:: Aim of the exercise ::
The entries below contain a line with "What bpy script" and a line with "CUT_SIDE, UNDERSIDE, TOP_SIDE". Retype exactly everything from the first down to the second, both included, and nothing else.

┌────────

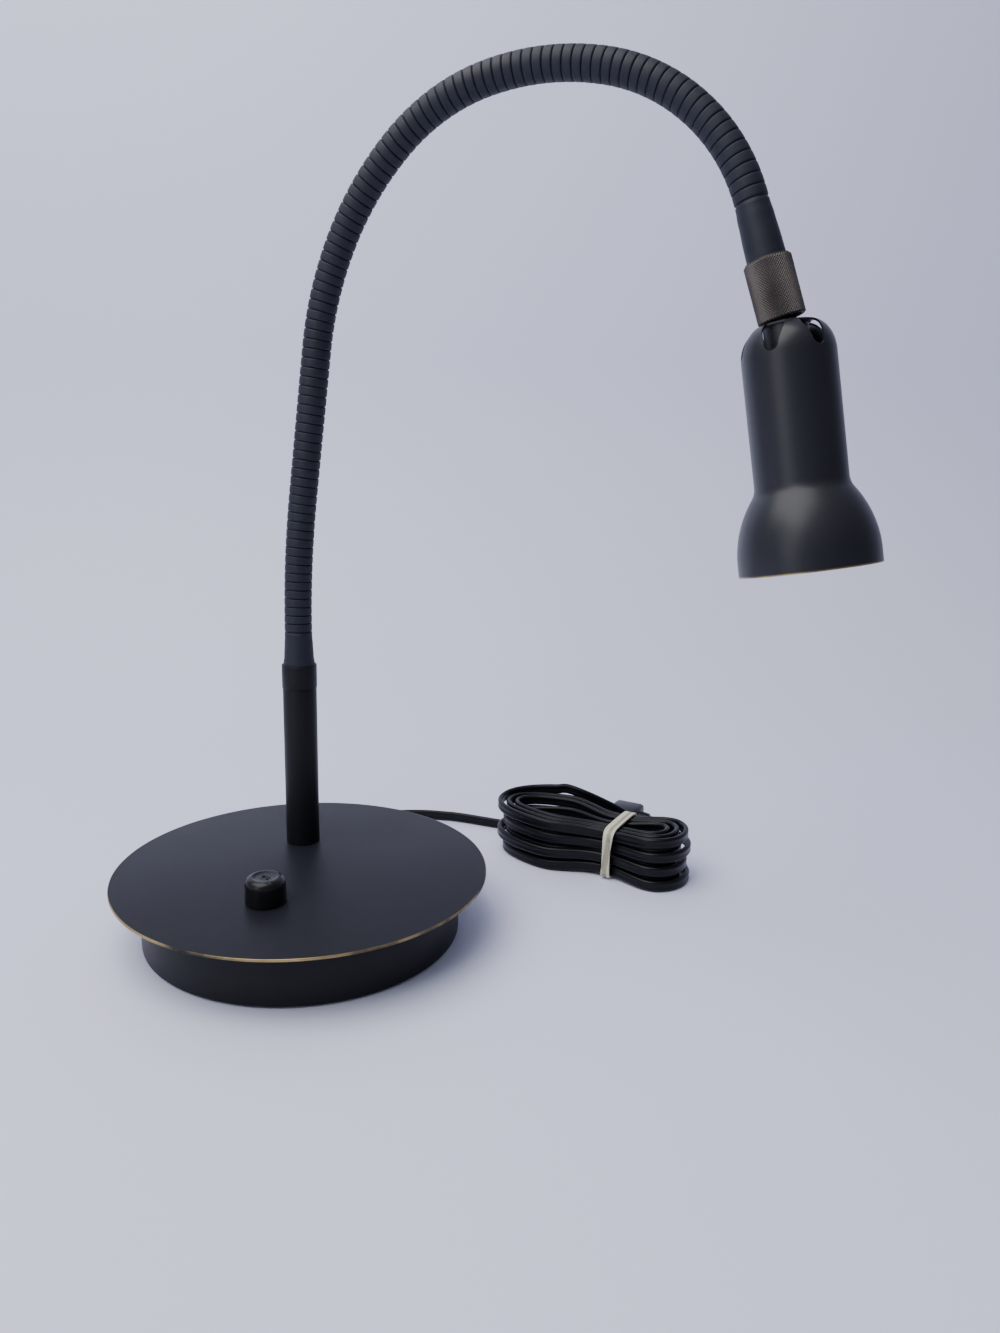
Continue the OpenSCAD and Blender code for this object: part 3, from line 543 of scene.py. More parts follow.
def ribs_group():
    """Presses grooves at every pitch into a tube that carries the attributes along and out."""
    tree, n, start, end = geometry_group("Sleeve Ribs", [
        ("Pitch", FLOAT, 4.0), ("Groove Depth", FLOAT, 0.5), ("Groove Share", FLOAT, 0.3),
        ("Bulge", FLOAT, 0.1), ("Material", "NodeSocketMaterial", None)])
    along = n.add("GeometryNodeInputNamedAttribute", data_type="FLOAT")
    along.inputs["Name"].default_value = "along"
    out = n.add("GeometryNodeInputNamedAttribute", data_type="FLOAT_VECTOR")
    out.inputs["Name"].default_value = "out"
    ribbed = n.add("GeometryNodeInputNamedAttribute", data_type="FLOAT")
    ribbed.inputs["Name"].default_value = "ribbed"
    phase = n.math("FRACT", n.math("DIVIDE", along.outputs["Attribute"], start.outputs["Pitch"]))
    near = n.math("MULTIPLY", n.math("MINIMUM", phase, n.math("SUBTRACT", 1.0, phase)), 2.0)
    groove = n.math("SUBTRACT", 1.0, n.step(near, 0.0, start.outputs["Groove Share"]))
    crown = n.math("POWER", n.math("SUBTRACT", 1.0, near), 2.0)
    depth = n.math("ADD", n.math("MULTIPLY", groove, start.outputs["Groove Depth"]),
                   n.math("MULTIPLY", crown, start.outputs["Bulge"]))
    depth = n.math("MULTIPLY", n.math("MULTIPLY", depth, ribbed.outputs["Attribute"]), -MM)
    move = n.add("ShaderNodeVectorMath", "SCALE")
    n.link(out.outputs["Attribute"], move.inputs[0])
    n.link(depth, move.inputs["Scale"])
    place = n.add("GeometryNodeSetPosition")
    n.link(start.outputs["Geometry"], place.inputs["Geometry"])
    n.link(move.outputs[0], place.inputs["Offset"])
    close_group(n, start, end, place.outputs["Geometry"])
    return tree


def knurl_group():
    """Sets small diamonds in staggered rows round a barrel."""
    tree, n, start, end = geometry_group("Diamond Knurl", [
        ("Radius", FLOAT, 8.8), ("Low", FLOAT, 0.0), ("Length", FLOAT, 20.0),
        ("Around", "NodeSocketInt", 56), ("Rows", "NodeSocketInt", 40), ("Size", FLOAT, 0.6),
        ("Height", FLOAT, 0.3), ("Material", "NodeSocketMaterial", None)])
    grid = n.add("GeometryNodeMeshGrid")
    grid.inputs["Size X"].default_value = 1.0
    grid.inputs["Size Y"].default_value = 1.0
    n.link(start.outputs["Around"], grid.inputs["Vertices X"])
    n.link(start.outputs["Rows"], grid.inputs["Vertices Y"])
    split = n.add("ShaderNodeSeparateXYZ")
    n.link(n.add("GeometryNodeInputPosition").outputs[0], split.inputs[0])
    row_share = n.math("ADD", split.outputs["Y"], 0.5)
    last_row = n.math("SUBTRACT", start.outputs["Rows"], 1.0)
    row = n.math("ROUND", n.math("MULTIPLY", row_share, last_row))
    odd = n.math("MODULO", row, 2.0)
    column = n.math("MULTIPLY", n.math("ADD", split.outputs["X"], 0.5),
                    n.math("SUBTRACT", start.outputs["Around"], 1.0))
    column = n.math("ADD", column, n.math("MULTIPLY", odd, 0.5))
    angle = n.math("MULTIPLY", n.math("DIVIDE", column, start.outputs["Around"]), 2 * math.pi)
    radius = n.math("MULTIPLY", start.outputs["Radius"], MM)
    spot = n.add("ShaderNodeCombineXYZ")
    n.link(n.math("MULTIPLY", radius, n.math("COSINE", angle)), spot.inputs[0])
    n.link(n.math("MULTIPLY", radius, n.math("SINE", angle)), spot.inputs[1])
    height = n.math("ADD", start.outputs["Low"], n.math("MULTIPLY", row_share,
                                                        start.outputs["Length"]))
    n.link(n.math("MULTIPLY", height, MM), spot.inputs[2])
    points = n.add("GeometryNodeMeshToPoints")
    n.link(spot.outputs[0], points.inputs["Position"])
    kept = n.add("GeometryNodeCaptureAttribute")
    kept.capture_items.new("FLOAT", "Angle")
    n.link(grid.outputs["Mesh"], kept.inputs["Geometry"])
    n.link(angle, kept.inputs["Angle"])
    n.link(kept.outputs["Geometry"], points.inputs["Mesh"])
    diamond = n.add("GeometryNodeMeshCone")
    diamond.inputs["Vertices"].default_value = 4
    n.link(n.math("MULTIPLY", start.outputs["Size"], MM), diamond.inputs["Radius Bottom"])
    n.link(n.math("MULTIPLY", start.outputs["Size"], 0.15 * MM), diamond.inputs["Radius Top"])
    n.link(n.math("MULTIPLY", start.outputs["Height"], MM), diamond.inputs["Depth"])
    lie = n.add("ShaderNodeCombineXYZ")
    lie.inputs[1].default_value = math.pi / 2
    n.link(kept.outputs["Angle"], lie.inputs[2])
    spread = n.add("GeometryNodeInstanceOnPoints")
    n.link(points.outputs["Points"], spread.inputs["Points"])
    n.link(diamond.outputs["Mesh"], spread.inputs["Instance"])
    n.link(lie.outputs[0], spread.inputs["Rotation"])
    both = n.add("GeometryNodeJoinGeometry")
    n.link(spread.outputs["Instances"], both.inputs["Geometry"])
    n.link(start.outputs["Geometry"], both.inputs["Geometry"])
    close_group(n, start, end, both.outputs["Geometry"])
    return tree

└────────
┌────────

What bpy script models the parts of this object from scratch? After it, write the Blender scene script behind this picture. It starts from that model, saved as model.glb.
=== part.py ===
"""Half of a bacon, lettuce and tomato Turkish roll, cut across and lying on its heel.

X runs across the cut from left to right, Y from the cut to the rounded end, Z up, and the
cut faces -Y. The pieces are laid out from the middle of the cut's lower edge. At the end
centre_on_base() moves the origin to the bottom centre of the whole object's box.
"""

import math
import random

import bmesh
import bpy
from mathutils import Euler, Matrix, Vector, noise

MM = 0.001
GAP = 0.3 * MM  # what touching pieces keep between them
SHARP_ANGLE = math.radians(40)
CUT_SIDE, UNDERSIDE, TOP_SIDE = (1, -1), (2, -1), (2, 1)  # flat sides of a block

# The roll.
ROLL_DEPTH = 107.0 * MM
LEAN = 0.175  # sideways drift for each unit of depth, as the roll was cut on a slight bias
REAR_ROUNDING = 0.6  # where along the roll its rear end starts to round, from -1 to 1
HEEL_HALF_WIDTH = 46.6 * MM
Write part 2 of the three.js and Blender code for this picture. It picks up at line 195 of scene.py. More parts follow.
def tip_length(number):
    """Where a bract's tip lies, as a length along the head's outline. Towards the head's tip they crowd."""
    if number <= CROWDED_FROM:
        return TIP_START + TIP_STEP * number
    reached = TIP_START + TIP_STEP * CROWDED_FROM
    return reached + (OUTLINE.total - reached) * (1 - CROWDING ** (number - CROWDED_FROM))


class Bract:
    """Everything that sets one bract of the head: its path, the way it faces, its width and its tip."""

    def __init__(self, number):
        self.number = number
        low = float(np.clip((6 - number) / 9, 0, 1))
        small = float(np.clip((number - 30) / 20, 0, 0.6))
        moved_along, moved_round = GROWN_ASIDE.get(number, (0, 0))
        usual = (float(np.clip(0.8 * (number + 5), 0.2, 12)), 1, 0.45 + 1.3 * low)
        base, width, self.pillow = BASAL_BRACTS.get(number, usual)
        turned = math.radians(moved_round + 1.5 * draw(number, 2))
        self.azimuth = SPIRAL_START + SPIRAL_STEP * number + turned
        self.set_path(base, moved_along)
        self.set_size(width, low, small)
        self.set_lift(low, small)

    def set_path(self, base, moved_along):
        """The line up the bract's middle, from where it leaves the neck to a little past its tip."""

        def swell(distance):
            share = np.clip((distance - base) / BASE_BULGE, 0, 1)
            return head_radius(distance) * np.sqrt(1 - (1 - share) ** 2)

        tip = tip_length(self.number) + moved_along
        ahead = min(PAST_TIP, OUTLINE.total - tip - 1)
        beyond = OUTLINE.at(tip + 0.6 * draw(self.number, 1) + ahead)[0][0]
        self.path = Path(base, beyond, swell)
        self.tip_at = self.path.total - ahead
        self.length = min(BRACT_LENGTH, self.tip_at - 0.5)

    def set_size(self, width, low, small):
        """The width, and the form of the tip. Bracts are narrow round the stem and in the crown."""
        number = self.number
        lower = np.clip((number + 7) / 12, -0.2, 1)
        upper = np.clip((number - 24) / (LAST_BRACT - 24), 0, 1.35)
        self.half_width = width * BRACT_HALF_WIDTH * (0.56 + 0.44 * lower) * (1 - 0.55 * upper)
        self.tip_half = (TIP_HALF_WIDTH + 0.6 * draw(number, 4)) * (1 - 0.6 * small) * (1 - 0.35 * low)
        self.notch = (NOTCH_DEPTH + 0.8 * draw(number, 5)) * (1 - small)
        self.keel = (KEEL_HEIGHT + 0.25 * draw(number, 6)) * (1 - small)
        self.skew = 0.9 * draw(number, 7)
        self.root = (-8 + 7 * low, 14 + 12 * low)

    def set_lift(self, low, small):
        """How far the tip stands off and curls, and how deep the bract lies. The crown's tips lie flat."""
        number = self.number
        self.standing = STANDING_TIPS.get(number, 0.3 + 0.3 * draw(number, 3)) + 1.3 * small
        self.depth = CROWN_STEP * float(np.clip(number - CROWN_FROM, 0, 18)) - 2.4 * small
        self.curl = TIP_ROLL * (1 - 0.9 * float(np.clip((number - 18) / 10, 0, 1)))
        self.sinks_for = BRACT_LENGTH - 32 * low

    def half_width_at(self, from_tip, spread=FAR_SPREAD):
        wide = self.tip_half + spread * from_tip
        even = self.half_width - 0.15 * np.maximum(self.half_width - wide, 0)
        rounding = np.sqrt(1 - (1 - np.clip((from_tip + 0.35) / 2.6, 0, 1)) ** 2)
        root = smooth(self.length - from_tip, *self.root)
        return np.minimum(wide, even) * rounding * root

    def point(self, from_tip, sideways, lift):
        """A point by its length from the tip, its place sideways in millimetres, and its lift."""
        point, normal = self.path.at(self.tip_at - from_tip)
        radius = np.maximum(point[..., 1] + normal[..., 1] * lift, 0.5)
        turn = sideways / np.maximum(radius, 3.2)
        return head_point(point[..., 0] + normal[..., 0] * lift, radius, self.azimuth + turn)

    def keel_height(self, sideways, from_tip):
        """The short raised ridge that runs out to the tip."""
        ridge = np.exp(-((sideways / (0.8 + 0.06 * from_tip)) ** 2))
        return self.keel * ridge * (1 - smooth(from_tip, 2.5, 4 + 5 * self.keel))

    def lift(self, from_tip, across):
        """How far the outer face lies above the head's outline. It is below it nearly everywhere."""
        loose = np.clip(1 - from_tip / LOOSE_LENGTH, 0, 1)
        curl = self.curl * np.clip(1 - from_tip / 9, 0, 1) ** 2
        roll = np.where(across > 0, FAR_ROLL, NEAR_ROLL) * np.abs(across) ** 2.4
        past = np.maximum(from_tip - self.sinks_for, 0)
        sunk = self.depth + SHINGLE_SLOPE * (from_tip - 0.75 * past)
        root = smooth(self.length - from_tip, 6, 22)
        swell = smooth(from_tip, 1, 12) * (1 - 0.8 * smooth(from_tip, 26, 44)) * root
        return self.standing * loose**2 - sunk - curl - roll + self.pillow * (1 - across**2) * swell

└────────

:: Result for this exercise ::
What bpy script models the parts of this object from scratch? After it, write the Blender scene script behind this picture. It starts from that model, saved as model.glb.
=== part.py ===
"""Half of a bacon, lettuce and tomato Turkish roll, cut across and lying on its heel.

X runs across the cut from left to right, Y from the cut to the rounded end, Z up, and the
cut faces -Y. The pieces are laid out from the middle of the cut's lower edge. At the end
centre_on_base() moves the origin to the bottom centre of the whole object's box.
"""

import math
import random

import bmesh
import bpy
from mathutils import Euler, Matrix, Vector, noise

MM = 0.001
GAP = 0.3 * MM  # what touching pieces keep between them
SHARP_ANGLE = math.radians(40)
CUT_SIDE, UNDERSIDE, TOP_SIDE = (1, -1), (2, -1), (2, 1)  # flat sides of a block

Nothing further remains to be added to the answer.